The country must move beyond emotional speeches and temporary outrage that fades after each tragedy. Citizens deserve clear conversations about intelligence failures, operational weaknesses, funding priorities, border security, community policing, and institutional accountability.
The data already available shows that the violence is not random. It is structured, persistent, and concentrated in vulnerable regions. The challenge is no longer whether the crisis exists. The real challenge is whether political and institutional responses are strong enough to confront it honestly and consistently.
Experts have repeatedly emphasized the need for stronger intelligence-sharing systems, improved early warning mechanisms, better welfare for security personnel, and deeper collaboration between federal authorities, local communities, and regional actors.
Nigeria Is Not Beyond Recovery
Despite the scale of the crisis, many Nigerians still believe the country can recover as communities continue to cooperate with security agencies where trust exists, young officers still volunteer for difficult assignments.
Civil society groups continue advocating for accountability and reform.

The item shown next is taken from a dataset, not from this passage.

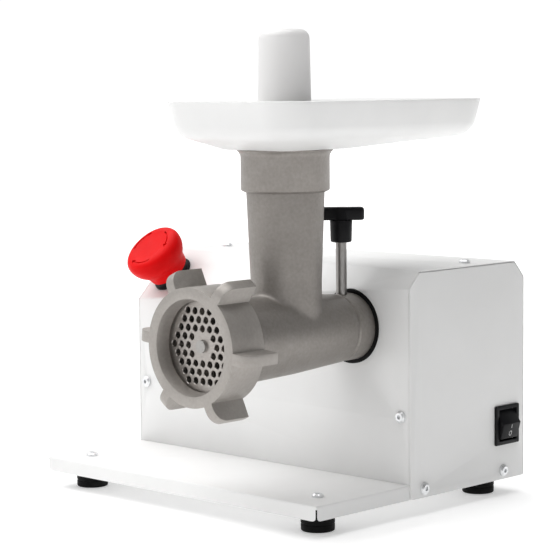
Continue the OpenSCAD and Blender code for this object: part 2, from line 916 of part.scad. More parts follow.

Across the country, ordinary citizens continue trying to build businesses, educate their children, and protect their communities despite enormous pressure.
That resilience remains one of Nigeria’s greatest strengths.
Saving Nigeria will require more than slogans or political promises. It will demand leadership courage, institutional reform, transparent governance, economic opportunity, and citizen responsibility working together over time.
The sacrifices already made by soldiers, security personnel, and civilians across the country should not be ignored or forgotten. Many have already paid the highest price in the struggle to keep Nigeria stable.
History may ultimately judge not only the leaders who governed during this difficult period, but also the collective choices Nigerians made in response to the crisis.